Emergency supplies including blankets are coming in by air and officials are talking about how the federal government can help allay the band’s immediate problems. But work on a longer-term solution that would permit Attawapiskat to break free of its poverty spiral remains elusive.

“It’s really terrible that in Canada we have people in tents and shacks when it’s minus 15,” Turmel said after touring the town and meeting several families.

There is little new in the plight of the people of Attawapiskat. Aboriginal leaders will tell you there are similar crises on reserves in northern Manitoba and northern Saskatchewan.

Chief Theresa Spence says the five families living in tents should be housed by Christmas, since new funding can pay for renovations of some dilapidated homes.

But Kiokee-Linklater says she’s heard it all before and isn’t counting on vague promises. She is focused on making do.

“We need a major change in housing,” she said.

In Ottawa, Prime Minister Stephen Harper said he’s not happy that millions of federal dollars haven’t alleviated the housing problem. The residents, too, want to know why their attempts at rejuvenation are constantly undermined by developments they can’t control.

The Assembly of First Nations estimates that reserves need about 80,000 new homes across the country.

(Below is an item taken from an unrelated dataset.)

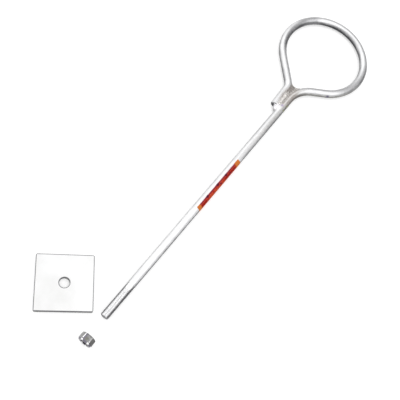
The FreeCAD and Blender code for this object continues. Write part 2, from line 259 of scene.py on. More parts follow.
draw_out(FAR_LEG + math.pi, distance(eye_end, far_bend_start), parts=14)
far_bend_centre = step(far_bend_end, heading(TAIL_SPLAY + math.pi / 2, FAR_BEND_RADIUS))
bpy.ops.mesh.spin(steps=16, angle=FAR_LEG - TAIL_SPLAY, center=far_bend_centre, axis=CLOCKWISE)
draw_out(TAIL_SPLAY + math.pi, TAIL_LENGTH - TAIL_RIM, parts=14)
draw_out(TAIL_SPLAY + math.pi, TAIL_RIM, parts=1)
rim_share = 1 - TAIL_RIM / BAR_RADIUS
resize(tail_end, rim_share, rim_share, rim_share)
close_piece(merge=NEAR_NOTHING)

# The thread: wound, trimmed to a chamfered end by a turned blank, and united with the bar
thread_total = THREAD_LENGTH + THREAD_INTO_SHANK
thread = threaded_bar("thread", THREAD_CREST, THREAD_ROOT, thread_total + 2 * THREAD_PITCH)
shift(thread, (-THREAD_PITCH, 0, 0))
blank_radius = THREAD_CREST + OVERLAP
chamfer = END_CHAMFER + OVERLAP
bpy.ops.mesh.primitive_cylinder_add(vertices=2 * BAR_SIDES, radius=blank_radius, depth=thread_total - chamfer,
                                    location=((thread_total + chamfer) / 2, 0, 0),
                                    rotation=(0, math.pi / 2, 0))
blank = new_piece("blank")
pick(blank, "FACE", lambda face: face.normal.x < -0.9)
extrude(-chamfer, 0, 0)
narrow = 1 - chamfer / blank_radius
resize((0, 0, 0), 1, narrow, narrow)
close_piece()
combine(thread, blank, "INTERSECT")
shift(thread, (END_FACE_X, SHANK_Y, 0))
combine(rod, thread, "UNION")
smooth(rod, degrees=35)

# The parts of the bar's middle line: start, heading, length and 0 if straight, or else the centre of the arc,
# the angle at which it starts, its radius and its sweep
bar_parts = (((END_FACE_X, SHANK_Y), 0, near_bend_start[0] - END_FACE_X, 0),
             (near_bend_centre, math.pi / 2, NEAR_BEND_RADIUS, -NEAR_LEG),
             (near_bend_end, -NEAR_LEG, distance(near_bend_end, eye_start), 0),
             ((0, 0), -NEAR_LEG - math.pi / 2, EYE_RADIUS, NEAR_LEG + math.pi + FAR_LEG),
             (eye_end, FAR_LEG + math.pi, distance(eye_end, far_bend_start), 0),
             (far_bend_centre, FAR_LEG - math.pi / 2, FAR_BEND_RADIUS, TAIL_SPLAY - FAR_LEG),
             (far_bend_end, TAIL_SPLAY + math.pi, TAIL_LENGTH, 0))


def unbent(point):
    """Where a point of the bar was before bending: along the bar, to its left and up."""
    best = None
    run = 0.0
    for start, angle, size, sweep in bar_parts:
        x, y = point.x - start[0], point.y - start[1]
        if sweep:
            side = math.copysign(1, sweep)
            turn = (math.atan2(y, x) - angle) * side % (2 * math.pi)
            if turn > (abs(sweep) + 2 * math.pi) / 2:
                turn -= 2 * math.pi
            gone = turn * size
            left = (size - math.hypot(x, y)) * side
            length = abs(sweep) * size
        else:
            gone = x * math.cos(angle) + y * math.sin(angle)
            left = y * math.cos(angle) - x * math.sin(angle)
            length = size
        miss = math.hypot(left, max(0.0, -gone, gone - length))
        if best is None or miss < best[0]:
            best = (miss, (run + gone, left, point.z))
        run += length
    return best[1]


places = rod.data.attributes.new("unbent_bar", "FLOAT_VECTOR", "POINT")
places.data.foreach_set("vector", [part for corner in rod.data.vertices for part in unbent(corner.co)])


def mm(*sizes):
    """Sizes in metres, given in millimetres."""
    return tuple(size * MM for size in sizes)


def wire(tree, made, values):
    """Gives a node's sockets their values; a value that is a socket is linked."""
    for socket, value in values.items():
        if isinstance(value, bpy.types.NodeSocket):
            tree.links.new(value, made.inputs[socket])
        else:
            made.inputs[socket].default_value = value


def node(tree, kind, values=None, **settings):
    """Node with its settings and the values of its sockets."""
    made = tree.nodes.new(kind)
    for setting, value in settings.items():
        setattr(made, setting, value)
    wire(tree, made, values or {})
    return made


def maths(tree, operation, *values):
    """Sum, product or other result of numbers."""
    return node(tree, "ShaderNodeMath", dict(enumerate(values)), operation=operation).outputs[0]


def product(tree, *values):
    """All values multiplied together."""
    return functools.reduce(functools.partial(maths, tree, "MULTIPLY"), values)


def vectors(tree, operation, *values):
    """Sum or other result of vectors; a length and a dot product are numbers."""
    made = node(tree, "ShaderNodeVectorMath", dict(enumerate(values)), operation=operation)
    return made.outputs["Value" if operation in ("LENGTH", "DOT_PRODUCT") else "Vector"]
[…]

Already about 45 per cent of First Nations housing stock is sub-standard but often people live in condemned houses because they have nowhere else to go.

Roseanne Fireman used to live in a condemned Attawapiskat house until she found a better alternative. Her brother and young children still live in the structure, despite a ceiling ruined by an electrical fire. The living room floor is pocked with holes and the kitchen floor has turned spongy with moisture.

At one point, seven families crammed together in the three-bedroom house. It’s a typical pattern. Houses are built – often poorly, with little understand of how permafrost and muskeg can undermine the structure. Families move in and grow so quickly that soon they are overflowing the home.

Spence is constantly seeking new solutions for the homeless.

“They should have a place where they are comfortable and safe,” she said. “They need running water and heat.”

About 100 people are living in two construction trailers once used as residences for an employee camp at the nearby De Beers diamond mine.

These people share four bathrooms and a communal kitchen and cram together in small rooms reminiscent of a university residence. The pungent halls are noisy at night, with babies crying and teenagers clustering in loud groups.

Stella Wheesk lives in one trailer with her partner and her one-month old baby, Rain.

Their tiny flat is an improvement from her former home — a house condemned two years ago because it was infested with cockroaches and tainted by mould.

“I’m not angry with the government,” she says. “It’s mostly the band office.”

Donald Jacasum is living in the burnt-out skeleton of a shack, with makeshift wood scraps nailed over charred walls and beams. He cooks on a wood stove and has a large orange bucket near the flapping door for a latrine.

Health authorities have told him he can’t live like this so he is preparing to move into a bed at the treatment centre.

“At least I am alive,” he said. “That’s good enough for me.”